WHAT'S HAPPENING: What will life be like after Florence?

MIAMI (AP) -- Thousands of people are still in shelters in North Carolina anxiously waiting to find out if they have a home to go back to. Heavy rains and swelling rivers are still a major concern as rising flood waters may affect communities barely touched by Florence. The storm is being blamed for at least 37 deaths in three states.

BY THE NUMBERS

DETAINEES' DEATHS

Authorities say two female inmates being transported to a mental health facility in South Carolina drowned in rising flood waters after the van they were in was swept away. High-water rescue teams plucked two deputies from the top of the van. The deaths are being investigated.

FLORENCE'S VICTIMS

Officials in the Carolinas are worried about what deaths are still to come amid the swelling rivers and flooding from Florence's crawl across both states. So far, several people have died after being swept up in the storm waters, and falling trees have killed two small children.

TYPHOON MANGKHUT

A Philippine police officer says residents of a mining camp in a mountain village refused to leave ahead of the powerful typhoon, believing their chapel and nearby bunkhouses were on stable ground.

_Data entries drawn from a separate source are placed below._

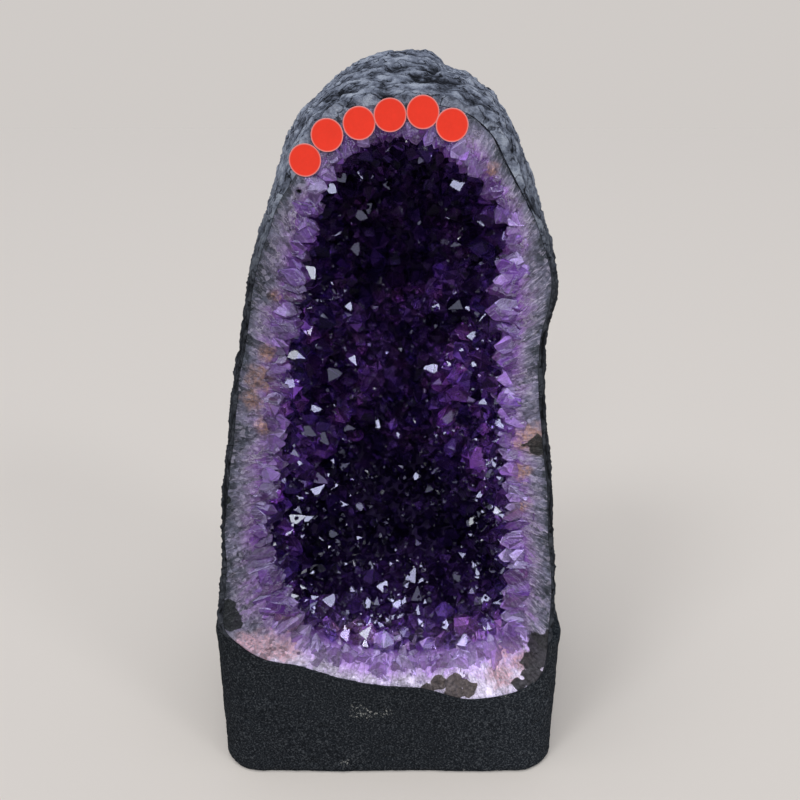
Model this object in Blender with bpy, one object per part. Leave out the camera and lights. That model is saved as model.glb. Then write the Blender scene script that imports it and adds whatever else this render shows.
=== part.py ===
"""Amethyst cathedral geode, sawn open at the front and set in a cast cement foot.

Metres, +Z up. The origin is on the floor under the middle of the foot, and the sawn face looks
along -Y. The rock rind, the crystal crust inside it, the foot and the six round labels on the
rim are separate pieces.
"""

import math
import random

import bmesh
import bpy
from mathutils import Vector, noise

# Geode, outside
CUT_Y = -0.077  # the sawn face
AXIS_Y = -0.037  # the geode is widest here, behind the saw cut
RIND_THICKNESS = 0.0048
PIECE_GAP = 0.0003
CRUST_SKIN = 0.001  # the points' roots stay this far inside the crust's outer surface
RIND_LOW = (0.040, 0.043)  # x and z of the lowest point
RIND_TOP = (0.009, 0.410)  # x and z of the crown
# Height, reach to the left and reach to the right of the widest outline
RIND_OUTLINE = (
    (0.060, 0.044, 0.091),
    (0.095, 0.093, 0.099),
    (0.150, 0.0955, 0.0970),
    (0.210, 0.0880, 0.0890),
    (0.265, 0.0785, 0.0865),
    (0.302, 0.0710, 0.0905),
    (0.346, 0.0565, 0.0765),
    (0.376, 0.0450, 0.0635),
    (0.395, 0.0275, 0.0450),
)
RIND_FRONT = (0.82, 0.93)  # forward reach over half-width, at the low end and at the crown
RIND_BACK = (1.13, 1.18)  # backward reach over half-width, at the low end and at the crown
FRONT_POWER = 3.0  # of the rings' oval: 2 is an ellipse, more is squarer
BACK_POWER = 2.2
RIND_FACES = (40, 26)  # faces around and up
SEAM_FACES = (24, 16)
HOLLOW_FACES = (18, 14)
PROBE_STEP = 0.01  # of the unit sphere, for the slope of a surface
LUMP_SIZE = 0.034
LUMP_HEIGHT = 0.0030
LUMPS_FROM = (0.085, 0.130)  # no lumps below the first height, full ones above the second
# The rind is thicker just over the foot's left end
KNOB_CENTRE = Vector((-0.092, CUT_Y + 0.004, 0.105))
KNOB_HEIGHT = 0.008
KNOB_SPREAD = 0.011

# Hollow in the crust, measured to the bases of the crystals
HOLLOW_Y = -0.062
HOLLOW_LOW = (0.012, 0.080)
HOLLOW_TOP = (0.006, 0.371)
HOLLOW_OUTLINE = (
    (0.096, 0.044, 0.066),
    (0.127, 0.059, 0.071),
    (0.168, 0.067, 0.068),
    (0.200, 0.057, 0.064),
    (0.240, 0.054, 0.060),
    (0.280, 0.047, 0.060),
    (0.320, 0.040, 0.062),
    (0.350, 0.031, 0.047),
)
HOLLOW_FRONT = (1.1, 1.1)
HOLLOW_BACK = (1.72, 1.72)
HOLLOW_LUMP_HEIGHT = 0.0022

# Crystal points, six-sided
POINT_TRIES = 9000
POINT_RADIUS = (0.0088, 0.0140)
POINT_SPACING = 0.91  # least distance between two points, over the sum of their radii
POINT_SHOULDER = 0.12  # where the point begins above the wall, over its radius
POINT_STEEPNESS = 1.0  # height of the point over its radius
POINT_ROOT = 0.009  # how deep its column is rooted in the crust
POINT_TILT = 0.36
SEED = 11

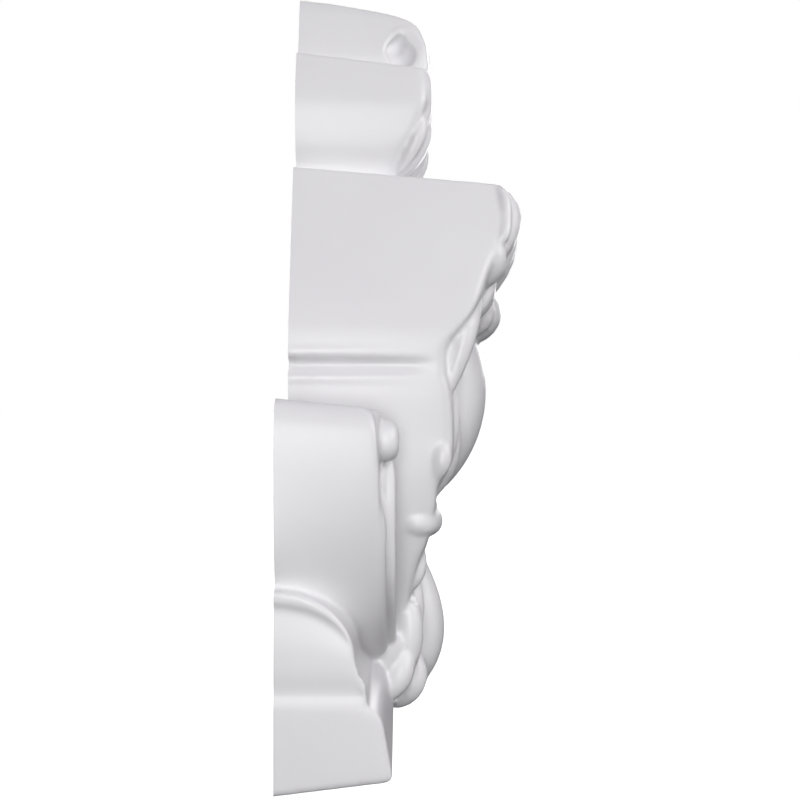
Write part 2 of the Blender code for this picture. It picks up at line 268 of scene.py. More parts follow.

Now dozens of people are missing after a massive landslide buried the structures.

WILMINGTON GETS SUPPLIES

One of North Carolina's largest cities still is mostly cut off by floodwaters, so food, water and tarps are being brought into Wilmington by big military trucks and helicopters. More than 60 percent of homes and businesses were without power, and crews have completed about 700 rescues in the county where Wilmington is located.

SAVE HOMES OR A HIGHWAY?

A wall of concrete barriers and plastic sheets is being built along U.S. Highway 501 to save the main road into Myrtle Beach, South Carolina, from going underwater. Residents in the nearby town of Conway worry that's going to send water from the rising Waccamaw River to flood their homes instead.

PLACE TO CALL HOME

It's too early to tell how many people will end up homeless because of Florence. Rivers swollen by days of rain still threaten communities barely touched by the storm. Thousands are already in shelters in North Carolina. Mike Sprayberry, director the state Division of Emergency Management, says FEMA officials have been in the state for days looking at housing options for the displaced.

DAM HAZARDS

At least one North Carolina dam has breached so far under the strain of Florence's flooding, but officials say no homes were affected. False alarms about dam failures have caused panic in a state where there is a lot of concern about whether many dams already in poor condition will hold as rivers keep rising.

EXPLAINING THE DANGER

Experts say people likely got complacent about Florence because of a scale that only categorizes hurricanes by wind strength. Water is responsible for the vast majority of deaths in hurricanes and tropical storms, but that hazard isn't included in the system forecasters used when they described the storm as a "Category 1 hurricane" at landfall.